▶ _Records with modeling code_:

START

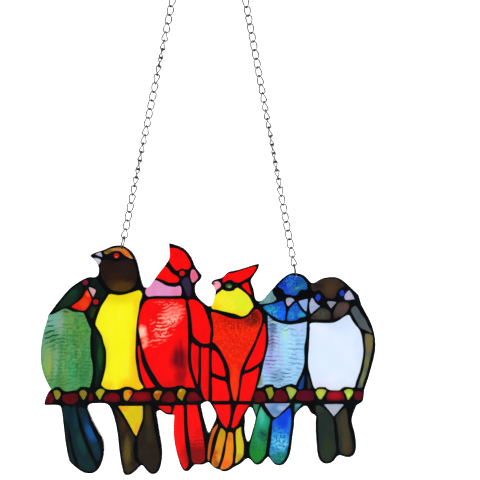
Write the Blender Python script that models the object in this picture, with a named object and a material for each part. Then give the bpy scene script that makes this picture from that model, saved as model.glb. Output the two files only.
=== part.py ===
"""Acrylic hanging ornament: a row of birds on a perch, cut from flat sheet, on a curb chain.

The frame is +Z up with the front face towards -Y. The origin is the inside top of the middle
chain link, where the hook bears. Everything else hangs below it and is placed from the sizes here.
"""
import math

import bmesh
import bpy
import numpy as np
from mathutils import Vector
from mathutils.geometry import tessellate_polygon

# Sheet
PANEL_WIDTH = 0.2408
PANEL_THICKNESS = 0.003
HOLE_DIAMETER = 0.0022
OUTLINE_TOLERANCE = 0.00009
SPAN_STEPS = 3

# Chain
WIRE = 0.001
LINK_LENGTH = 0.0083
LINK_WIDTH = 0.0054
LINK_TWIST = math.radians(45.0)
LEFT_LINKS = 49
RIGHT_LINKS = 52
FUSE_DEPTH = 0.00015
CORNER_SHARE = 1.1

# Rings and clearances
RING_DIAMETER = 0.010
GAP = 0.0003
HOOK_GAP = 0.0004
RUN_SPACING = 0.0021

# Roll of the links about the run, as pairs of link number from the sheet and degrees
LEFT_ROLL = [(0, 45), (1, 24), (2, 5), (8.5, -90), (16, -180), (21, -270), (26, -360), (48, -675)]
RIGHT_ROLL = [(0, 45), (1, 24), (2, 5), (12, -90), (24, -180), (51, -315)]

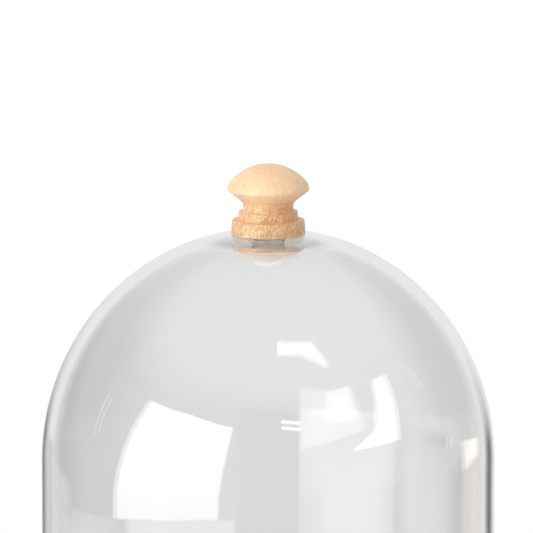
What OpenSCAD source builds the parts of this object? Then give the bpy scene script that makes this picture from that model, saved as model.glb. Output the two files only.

END

▶ _TASK INSTRUCTIONS_: Go through the records above and set each one down exactly, please.

▶ _FINISHED EXERCISE_:
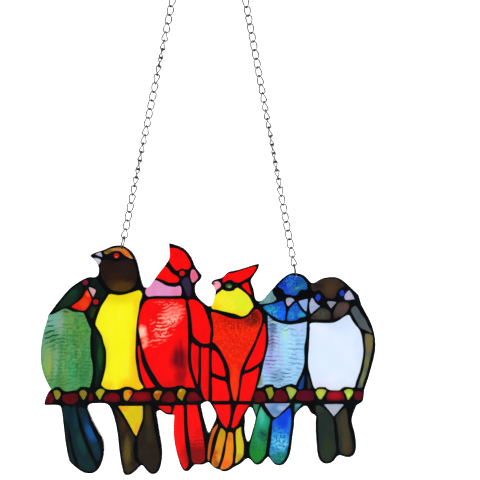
Write the Blender Python script that models the object in this picture, with a named object and a material for each part. Then give the bpy scene script that makes this picture from that model, saved as model.glb. Output the two files only.
=== part.py ===
"""Acrylic hanging ornament: a row of birds on a perch, cut from flat sheet, on a curb chain.

The frame is +Z up with the front face towards -Y. The origin is the inside top of the middle
chain link, where the hook bears. Everything else hangs below it and is placed from the sizes here.
"""
import math

import bmesh
import bpy
import numpy as np
from mathutils import Vector
from mathutils.geometry import tessellate_polygon

# Sheet
PANEL_WIDTH = 0.2408
PANEL_THICKNESS = 0.003
HOLE_DIAMETER = 0.0022
OUTLINE_TOLERANCE = 0.00009
SPAN_STEPS = 3

# Chain
WIRE = 0.001
LINK_LENGTH = 0.0083
LINK_WIDTH = 0.0054
LINK_TWIST = math.radians(45.0)
LEFT_LINKS = 49
RIGHT_LINKS = 52
FUSE_DEPTH = 0.00015
CORNER_SHARE = 1.1

# Rings and clearances
RING_DIAMETER = 0.010
GAP = 0.0003
HOOK_GAP = 0.0004
RUN_SPACING = 0.0021

# Roll of the links about the run, as pairs of link number from the sheet and degrees
LEFT_ROLL = [(0, 45), (1, 24), (2, 5), (8.5, -90), (16, -180), (21, -270), (26, -360), (48, -675)]
RIGHT_ROLL = [(0, 45), (1, 24), (2, 5), (12, -90), (24, -180), (51, -315)]

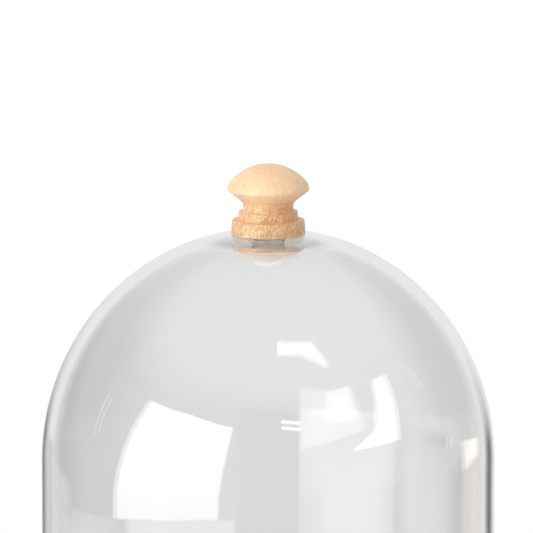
What OpenSCAD source builds the parts of this object? Then give the bpy scene script that makes this picture from that model, saved as model.glb. Output the two files only.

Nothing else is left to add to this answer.